Se fossem católicos protestariam com as armas na mão, e
com os respectivos vigários na frente; mas os pobres judeus protestaram em
silêncio, de cabeça descoberta. E nós, comovido com esse espetáculo, não o podemos
deixar de recordar os versos de Tomás Ribeiro:
“Filha encosta-te ao meu
seio,
que não tem pátria Israel.
.........................................................
Em todo o mundo
estrangeira,
toda a vida peregrina!
Vêde se há mais triste
sina!
Ser rica e não ter um lar!
Sempre a lenda do
Ashavero,
sempre o decreto divino,
sempre a expulsar-me o destino,
como Abraão à pobre Agar
l. ..
E não nos envergonha confessar que as lágrimas nos mourejaram
os olhos!
Parecerá isso extraordinário em um homem “violento” e “intolerante”,
corno nós, mas podem crer que é a expressão da verdade.
É que nós não admitimos que o povo judeu esteja “pagando
o martírio do Cristo”, como afirmam muitos. Nada tem que ver o povo judeu com o
que fizeram alguns judeus há vinte séculos; e, se é certa que ninguém paga
senão as faltas que cometeu, não é menos certo que a Caridade verdadeiramente
Cristã, que nos ensina o Espiritismo, nos leva a lamentar a sorte de nossos
irmãos israelitas, acompanhando-o em seu sofrimento e em sua dor.
Se assim não fora; se nós, por sabermos que só pagamos o
que devemos, tivéssemos de ficar indiferentes a esse sofrimento do povo judeu,
então teríamos que abandonar à sua sorte todos aqueles que
sofrem... E isso é um absurdo inominável!
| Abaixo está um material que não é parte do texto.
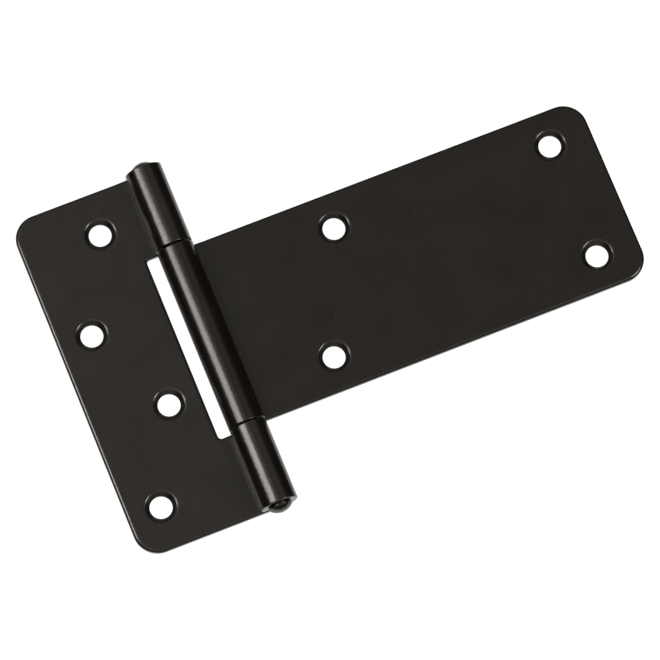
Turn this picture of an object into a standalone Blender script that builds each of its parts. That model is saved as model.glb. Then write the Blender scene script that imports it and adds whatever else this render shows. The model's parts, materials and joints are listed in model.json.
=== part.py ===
"""A rolled steel T hinge, in metres.

A short plate leaf and a long strap leaf are punched from sheet, and their knuckles are rolled round one
captive pin. The origin is on the back of the plate leaf, at the centre of its four screw holes. +X runs along
the strap, +Y along the pin, and +Z comes out of the front faces, where the screws go in.
"""

import math

import bmesh
import bpy

# The sheet with its coat, the pin, and the barrel that the sheet makes round it.
SHEET = 0.0021
PIN_RADIUS = 0.0030
RUNNING_CLEARANCE = 0.00008
BORE_RADIUS = PIN_RADIUS + RUNNING_CLEARANCE
BARREL_RADIUS = BORE_RADIUS + SHEET
CURL_SWEEP = math.radians(305)

# The plate leaf. The X distances are from the pin's axis.
PLATE_HEIGHT = 0.1005
PLATE_REACH = 0.0394
SLOT_REACH = 0.0082
SLOT_CORNER_RADIUS = 0.0010
CORNER_RADIUS = 0.0068
PLATE_COLUMN_NEAR = 0.0172
PLATE_COLUMN_FAR = 0.0296
PLATE_ROW_PITCH = 0.0256

# The strap leaf. The knuckle is as wide as the strap, and it has some end play between the plate's knuckles.
STRAP_WIDTH = 0.0531
STRAP_REACH = 0.1188
STRAP_ROW_PITCH = 0.0336
STRAP_END_COLUMN = 0.1067
STRAP_UPPER_COLUMN = 0.0428
STRAP_LOWER_COLUMN = 0.0293
KNUCKLE_GAP_PLUS_Y = 0.00045
KNUCKLE_GAP_MINUS_Y = 0.0003

# The countersunk screw holes, all alike.
HOLE_RADIUS = 0.0031
COUNTERSINK_RADIUS = 0.0043
COUNTERSINK_DEPTH = COUNTERSINK_RADIUS - HOLE_RADIUS

# The pin's heads. The pin has some end play, and it lies towards +Y.
HEAD_RADIUS = 0.00345
HEAD_RIM = 0.0002
HEAD_DOME = 0.00155
HEAD_GAP_PLUS_Y = 0.0003
HEAD_GAP_MINUS_Y = 0.00045

BARREL_SEGMENTS = 64
HOLE_SEGMENTS = 48
DOME_SEGMENTS = 8
CORNER_SEGMENTS = 10
CUTTER_MARGIN = 0.0050
WELD_DISTANCE = 1e-7
SMOOTH_ANGLE = math.radians(30)

# Every object's origin is on the pin's axis. From there the sheets' faces are at these heights.
BACK = -BARREL_RADIUS
FRONT = -BORE_RADIUS
PIN_AXIS = ((PLATE_COLUMN_NEAR + PLATE_COLUMN_FAR) / 2, 0.0, BARREL_RADIUS)


def clear_scene():
    for obj in list(bpy.data.objects):
        bpy.data.objects.remove(obj, do_unlink=True)


def coat(name, color, roughness):
    material = bpy.data.materials.new(name)
    material.use_nodes = True
    shader = material.node_tree.nodes["Principled BSDF"]
    shader.inputs["Base Color"].default_value = (*color, 1.0)
    shader.inputs["Metallic"].default_value = 0.0
    shader.inputs["Roughness"].default_value = roughness
    return material


def add_object(name, bm):
    """A new object on the pin's axis that holds the bmesh."""
    bmesh.ops.remove_doubles(bm, verts=bm.verts, dist=WELD_DISTANCE)
    bmesh.ops.recalc_face_normals(bm, faces=bm.faces)
    mesh = bpy.data.meshes.new(name)
    bm.to_mesh(mesh)
    bm.free()
    obj = bpy.data.objects.new(name, mesh)
    obj.location = PIN_AXIS
    bpy.context.scene.collection.objects.link(obj)
    return obj


def add_cutter(name, bm):
    cutter = add_object(name, bm)
    cutter.hide_render = True
    cutter.display_type = "WIRE"
    return cutter


def cut(obj, cutter, operation):
    modifier = obj.modifiers.new(cutter.name, "BOOLEAN")
    modifier.operation = operation
    modifier.solver = "EXACT"
    modifier.object = cutter


def shade_round(obj):
    obj.data.shade_smooth()
    obj.data.set_sharp_from_angle(angle=SMOOTH_ANGLE)


def leaf_section(side, reach):
    """The leaf's outline in XZ: a flat that runs to side * reach, and its curl under, round and over the bore."""
    steps = round(BARREL_SEGMENTS * CURL_SWEEP / math.tau)
    angles = [-math.pi / 2 - CURL_SWEEP * step / steps for step in range(steps + 1)]
    outer = [(BARREL_RADIUS * math.cos(a), BARREL_RADIUS * math.sin(a)) for a in angles]
    inner = [(BORE_RADIUS * math.cos(a), BORE_RADIUS * math.sin(a)) for a in reversed(angles)]
    section = [(reach, BACK), *outer, *inner, (reach, FRONT)]
    return [(side * x, z) for x, z in section]


def extruded_leaf(side, reach, width):
    """The section drawn out along Y past the leaf's width, for the outline to trim."""
    bm = bmesh.new()
    start = -width / 2 - CUTTER_MARGIN
    verts = [bm.verts.new((x, start, z)) for x, z in leaf_section(side, reach + CUTTER_MARGIN)]
    face = bm.faces.new(verts)
    drawn = bmesh.ops.extrude_face_region(bm, geom=[face])
    moved = [item for item in drawn["geom"] if isinstance(item, bmesh.types.BMVert)]
    bmesh.ops.translate(bm, verts=moved, vec=(0.0, -2 * start, 0.0))
    return bm


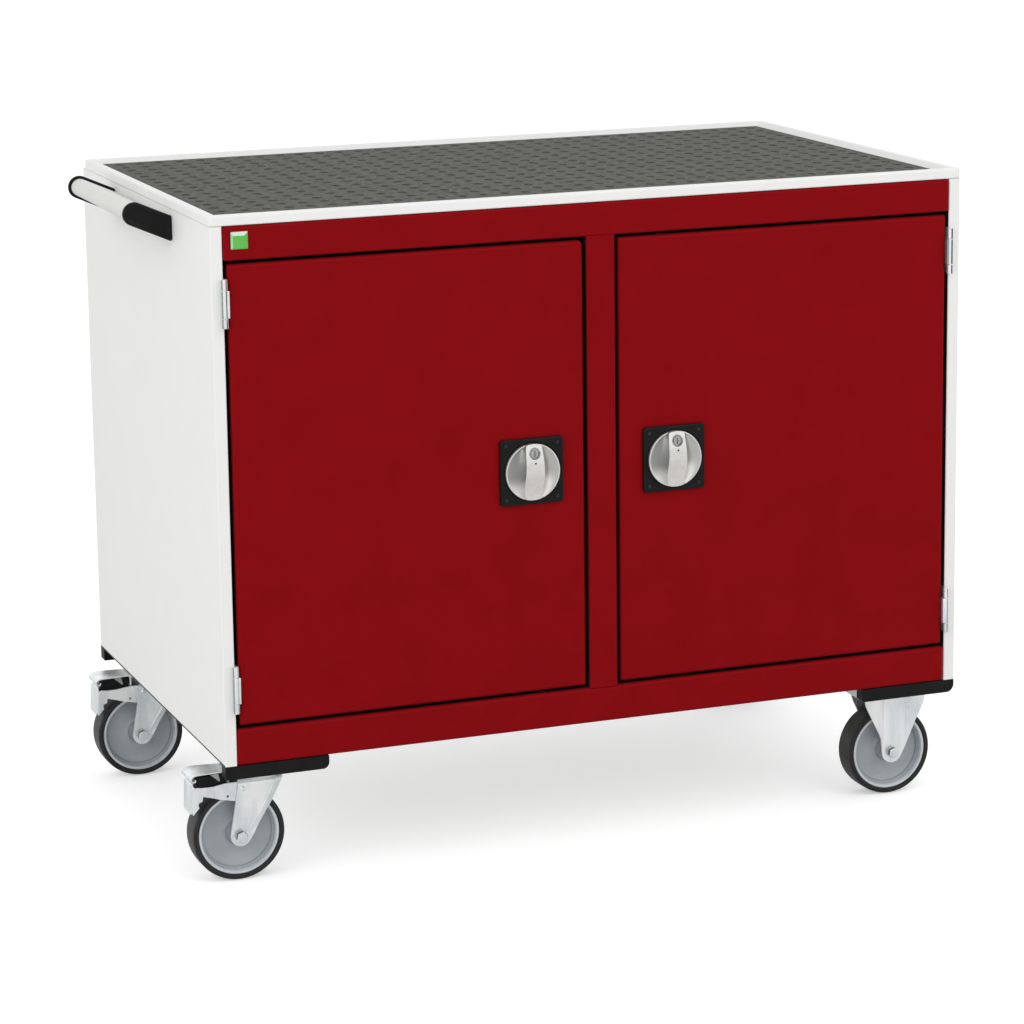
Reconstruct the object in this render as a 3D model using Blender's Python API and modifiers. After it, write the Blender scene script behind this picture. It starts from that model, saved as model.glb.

É por isso que nós, que tantas vezes temos sido acusado
de “intolerância”, por condenarmos crimes conscientemente cometidos por quem
tem estrita obrigação de os não cometer não podemos deixar de protestar contra a
intolerância religiosa, que inda massacra por motivos de crença em pleno século
da aviação, bem como contra a indiferença criminosa dos que, protestando por
tudo e por todas as coisas, quando não há motivos para protestos, guardam, agora, de Conrado o prudente silêncio!